**WHAT TO DO**
Starting at the line containing "const ORIGIN = [(LEFT_PLATE", please quote every line up to and including the line containing "obj.parent = None", exactly, and nothing beyond.

**SUPPLIED ENTRIES**
=====

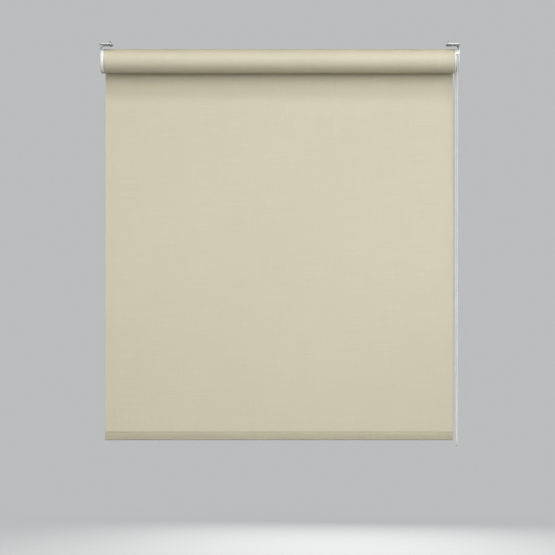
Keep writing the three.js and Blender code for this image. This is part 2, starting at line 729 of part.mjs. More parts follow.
// A cap is a cup over the end of the bar.
function barCap(barEnd, outward) {
  const opening = hemSection(new THREE.Shape(), BAR_HEIGHT + 2 * GAP, BAR_DEPTH + 2 * GAP, 0.9);
  const outline = hemSection(
    new THREE.Shape(), BAR_HEIGHT + 2 * (GAP + CAP_WALL), BAR_DEPTH + 2 * GAP + CAP_WALL, 1.4,
  );
  const endFace = barEnd + outward * (GAP + CAP_END);
  const mouth = endFace - outward * CAP_LENGTH;
  const floor = barEnd + outward * GAP;
  const beyond = mouth - outward;
  const ordered = (a, b) => [a, b].sort((p, q) => p - q);
  return cut(
    solid(extrudedAlongX(outline, ...ordered(mouth, endFace), 3)),
    extrudedAlongX(opening, ...ordered(beyond, floor), 3),
  );
}

add('bar_cap_left', CREAM_PLASTIC, barCap(barLeft, -1));
add('bar_cap_right', CREAM_PLASTIC, barCap(barRight, 1));

// ---------------------------------------------------------------- origin

const ORIGIN = [(LEFT_PLATE + LEFT_FREE_END) / 2, 0, AXIS_TO_CEILING];
blind.position.set(-ORIGIN[0], -ORIGIN[1], -ORIGIN[2]);

const model = new THREE.Group();
model.add(blind);

export default model;
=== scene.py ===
import math
import random

import bmesh
import bpy
import numpy as np
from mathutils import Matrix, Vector


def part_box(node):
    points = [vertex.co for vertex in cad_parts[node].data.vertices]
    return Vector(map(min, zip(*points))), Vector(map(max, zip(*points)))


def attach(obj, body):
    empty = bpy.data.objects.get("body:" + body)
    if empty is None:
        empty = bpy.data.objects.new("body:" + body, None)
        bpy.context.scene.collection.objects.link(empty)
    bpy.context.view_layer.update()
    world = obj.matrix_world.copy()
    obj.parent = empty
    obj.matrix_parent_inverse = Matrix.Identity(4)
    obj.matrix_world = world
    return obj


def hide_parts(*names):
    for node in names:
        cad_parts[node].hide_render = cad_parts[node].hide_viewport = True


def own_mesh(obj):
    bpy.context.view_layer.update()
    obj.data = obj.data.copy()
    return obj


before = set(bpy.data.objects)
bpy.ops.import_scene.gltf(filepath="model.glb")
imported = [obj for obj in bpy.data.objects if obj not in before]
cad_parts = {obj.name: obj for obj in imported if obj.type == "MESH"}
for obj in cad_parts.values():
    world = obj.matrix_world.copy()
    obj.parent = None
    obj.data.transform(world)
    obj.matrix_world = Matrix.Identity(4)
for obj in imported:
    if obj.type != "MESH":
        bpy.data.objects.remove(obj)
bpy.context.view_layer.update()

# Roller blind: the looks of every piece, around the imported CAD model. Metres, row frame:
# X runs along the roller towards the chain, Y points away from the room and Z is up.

random.seed(7)
MM = 0.001

# ------------------------------------------------------------------ places, from the CAD

roll_low, roll_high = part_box("fabric_roll")
sheet_low, sheet_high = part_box("fabric_sheet")
hem_low, hem_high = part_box("hem_pocket")
cover_low, cover_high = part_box("left_end_cover")
inner_low, inner_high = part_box("chain_guard_inner")
outer_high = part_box("chain_guard_outer")[1]
sprocket_low, sprocket_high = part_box("chain_sprocket")
bush_low, bush_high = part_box("pin_bush")

AXIS = Vector((0, (roll_low.y + roll_high.y) / 2, (roll_low.z + roll_high.z) / 2))
ROLL_RADIUS = (roll_high.z - roll_low.z) / 2
SHEET_Y = (sheet_low.y + sheet_high.y) / 2
SHEET_WIDTH = sheet_high.x - sheet_low.x
MIDDLE_X = (sheet_low.x + sheet_high.x) / 2
HEM_TOP = hem_high.z
HEM_BOTTOM = hem_low.z
CHAIN_X = (sprocket_low.x + sprocket_high.x) / 2

# ------------------------------------------------------------------ camera, light and floor

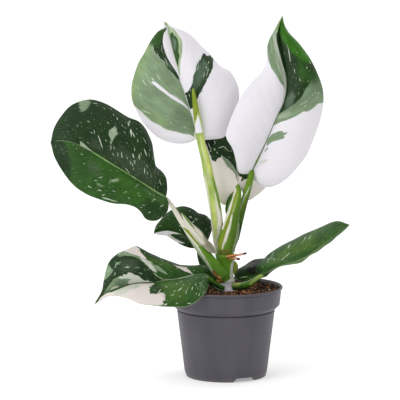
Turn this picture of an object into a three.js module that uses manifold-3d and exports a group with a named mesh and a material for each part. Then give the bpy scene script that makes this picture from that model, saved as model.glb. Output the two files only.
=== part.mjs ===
// Young variegated philodendron with seven leaves, in a round 12 cm nursery pot.
// Millimetres, +Z up. The origin is the centre of the pot's underside, and -Y is the front.
import * as THREE from "three";
import { mergeVertices } from "three/addons/utils/BufferGeometryUtils.js";
import Module from "manifold-3d";

const wasm = await Module();
wasm.setup();

// Driving dimensions of the pot.
const POT = {
  height: 95.7,
  rimRadius: 60,
  beadHeight: 3,
  bandTopRadius: 58.6,
  bandFootRadius: 57,
  bandFootZ: 75.8,
  bodyTopRadius: 51.8,
  bodyTopZ: 70.9,
  footRadius: 42.5,
  bevelWidth: 1.4,
  bevelHeight: 5.5,
  wall: 1.6,
  floorZ: 6,
  floorThickness: 1.8,
  skirtInnerRadius: 38.5,
  padRadius: 14,
  sides: 48,
};
const NOTCH = { count: 3, angle: 27.3, footWidth: 26, topWidth: 19, height: 4.2, depth: 12 };
const DRAIN = { radius: 4.5, ring: 28, sides: 16 };

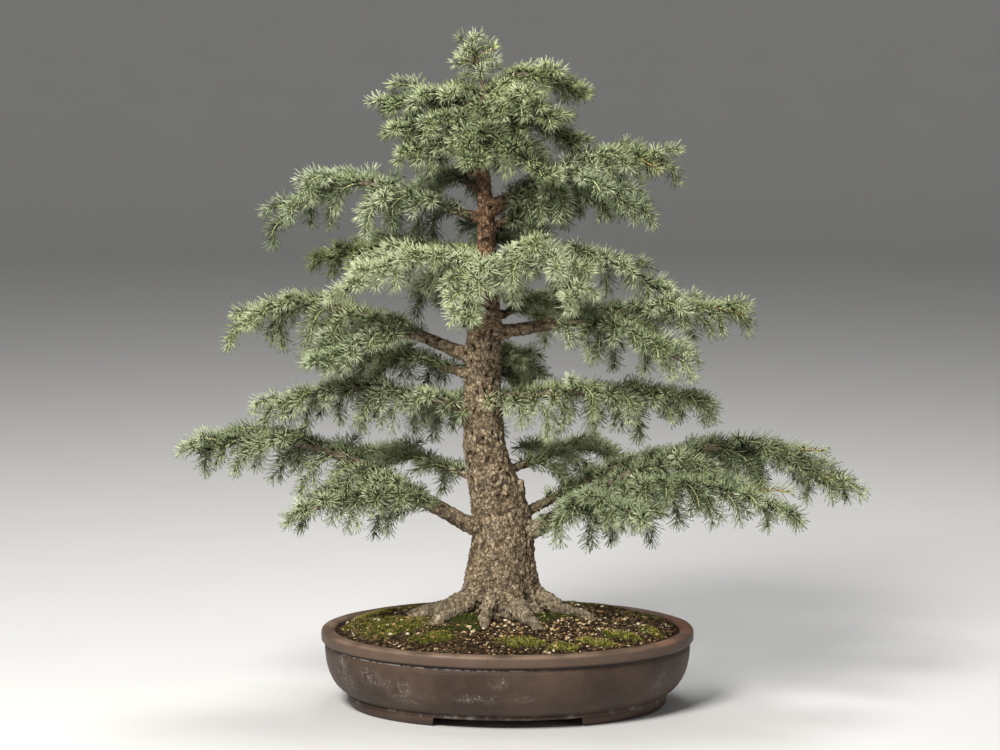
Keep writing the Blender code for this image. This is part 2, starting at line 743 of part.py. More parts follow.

=====

**TASK ANSWER**
const ORIGIN = [(LEFT_PLATE + LEFT_FREE_END) / 2, 0, AXIS_TO_CEILING];
blind.position.set(-ORIGIN[0], -ORIGIN[1], -ORIGIN[2]);

const model = new THREE.Group();
model.add(blind);

export default model;
=== scene.py ===
import math
import random

import bmesh
import bpy
import numpy as np
from mathutils import Matrix, Vector


def part_box(node):
    points = [vertex.co for vertex in cad_parts[node].data.vertices]
    return Vector(map(min, zip(*points))), Vector(map(max, zip(*points)))


def attach(obj, body):
    empty = bpy.data.objects.get("body:" + body)
    if empty is None:
        empty = bpy.data.objects.new("body:" + body, None)
        bpy.context.scene.collection.objects.link(empty)
    bpy.context.view_layer.update()
    world = obj.matrix_world.copy()
    obj.parent = empty
    obj.matrix_parent_inverse = Matrix.Identity(4)
    obj.matrix_world = world
    return obj


def hide_parts(*names):
    for node in names:
        cad_parts[node].hide_render = cad_parts[node].hide_viewport = True


def own_mesh(obj):
    bpy.context.view_layer.update()
    obj.data = obj.data.copy()
    return obj


before = set(bpy.data.objects)
bpy.ops.import_scene.gltf(filepath="model.glb")
imported = [obj for obj in bpy.data.objects if obj not in before]
cad_parts = {obj.name: obj for obj in imported if obj.type == "MESH"}
for obj in cad_parts.values():
    world = obj.matrix_world.copy()
    obj.parent = None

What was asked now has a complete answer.